The Celts believed that each year on Nov. 1 the dead returned to mingle with the living. Ceremonies of All Hallow’s Eve date back to 700 BC and the Druids of Wales, Ireland and Scotland.
Historical explanations of the origin of trick-or-treating differ, according to Uhler, but two customs may have led the way.
“One possibility involved the Druids’ practice of offering gifts to their gods in return for heavenly rewards,” she says.
“These ‘treats’ included black cats and human beings, who were imprisoned in wicker cages and sacrificed in fires.”
Cheerier Theory
More cheerful is the theory that Druids offered banquets on the Druid’s New Year’s Eve, Oct. 31, for the ghosts and spirits haunting their homes. After ‘treating’ the ghosts, villagers--acting like souls of the dead and dressed in costumes and masks--”tricked” the spirits into following them out of town and away from their homes.
Halloween has been marked in the United States for less than 150 years. The custom came with Irish Catholics who emigrated to the United States to escape the potato famine of the late 1840s.

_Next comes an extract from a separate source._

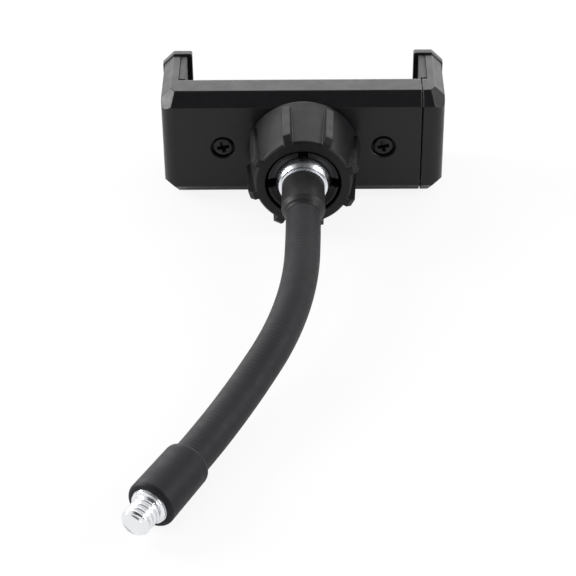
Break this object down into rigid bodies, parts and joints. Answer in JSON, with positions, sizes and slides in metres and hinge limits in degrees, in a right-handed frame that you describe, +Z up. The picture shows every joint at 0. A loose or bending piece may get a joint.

One legend has the custom of jack-o’-lanterns at Halloween originating with an Irish alcoholic named Jack O’Grady. According to the legend, O’Grady was turned away from heaven because of his drunken ways. When he tried to trick the devil, he was banished even from hell. So he wanders the Earth with a pumpkin lantern, visible only on Halloween.
Historians claim that evil witches on broomsticks didn’t crash into Halloween lore until the Middle Ages. Before that, witches were as likely to be good as villainous.